I’ve been learning Apache Kafka over the past week. I took the Udemy course Apache Kafka Series - Learn Apache Kafka for Beginners v3. This blog covers the theory part of Kafka.

Topics, Partitions and Offsets

topic partition offset

Here are some important notes:

  • Kafka is append-only
  • Data retention policy (one week by default)
  • Order is guaranteed only within a partition

Producers

producer key

  • When a key is null, data is sent to partitions in round-robin fashion
  • When a key is specified, all messages for that key will always go to the same partition (using hashing). This is useful when you need message ordering.

Messages

message payload

This is what a message payload looks like. Note that the payload is in binary format, so there needs to be serialization and deserialization for messages:

message serialization

Consumers

consumer

Consumers pull messages from partitions. Data is read sequentially from low to high offset within each partition.

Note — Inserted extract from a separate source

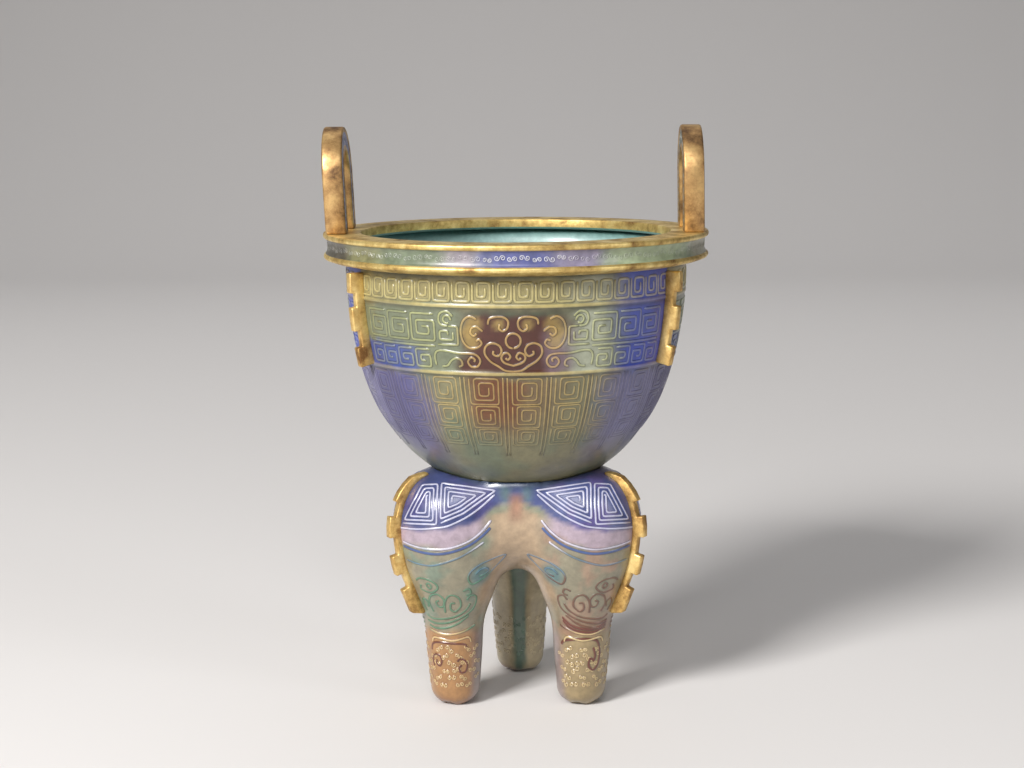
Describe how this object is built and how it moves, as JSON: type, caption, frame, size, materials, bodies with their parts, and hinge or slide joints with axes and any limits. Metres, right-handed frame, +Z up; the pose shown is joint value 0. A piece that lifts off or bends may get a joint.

After reading messages, consumers need to deserialize the binary data stored in the messages.

Consumer Groups

consumer groups

Each consumer within a group reads from exclusive partitions! This means if you have more consumers than partitions, some consumers will be inactive!

multiple consumer groups

You can also have multiple consumer groups on the same topic!

Consumer Offsets

consumer offsets

Important concepts:

  • Kafka stores the offsets for each consumer group
  • Committed offsets are stored in a special topic called __consumer_offsets
  • When a message is received from Kafka, the consumer periodically commits offsets
  • If a consumer dies and recovers, it knows where it left off

Delivery Semantics

  • At least once
    • Offsets are committed after the message is successfully processed
    • Make sure the processing logic is idempotent
  • At most once
    • Offsets are committed as soon as messages are received
  • Exactly once
    • Use Kafka transactional API

Broker Discovery

broker discovery

In a Kafka cluster, each broker knows about all other brokers, topics, and partitions! This is called metadata.

  • A Kafka client can connect to any broker in the cluster
  • The broker will then send the complete list of brokers in the cluster along with other metadata information
  • The client can then connect to other brokers

Topic Replication Factor

topic replication

Above is an example of Topic-A with 2 partitions and a replication factor of 2. With this setup, if a broker goes down, another broker can still serve the data.

Leader

leader and isr

Important concepts:

  • Leader: Only one broker can be the leader for a given partition
  • Producers can only send data to the broker that is the leader of a partition
  • Other brokers will replicate the data
  • If a partition is in sync with the leader’s partition, we call it ISR (In-Sync Replica)

Originally, both producers and consumers only used the leader partition. Later (Kafka v2.4+), consumers can be configured to read from the closest replica.

Acknowledgements

Producers can choose to receive acknowledgement of data writes:

  • acks=0: Won’t wait for acknowledgment (possible data loss)
  • acks=1: Wait for leader acknowledgment (limited data loss)
  • acks=all: Wait for leader + replica acknowledgments (no data loss)

Zookeeper

zookeeper

In short, ZooKeeper will eventually be deprecated. The Kafka community is working hard to remove it (KIP-500, announced in 2020). Therefore, for CLI clients and programs, do not connect to ZooKeeper. The Kafka broker has the discovery mechanism. If you are managing Kafka clusters, you may still need to use it until version 4.0.

zookeeper deprecation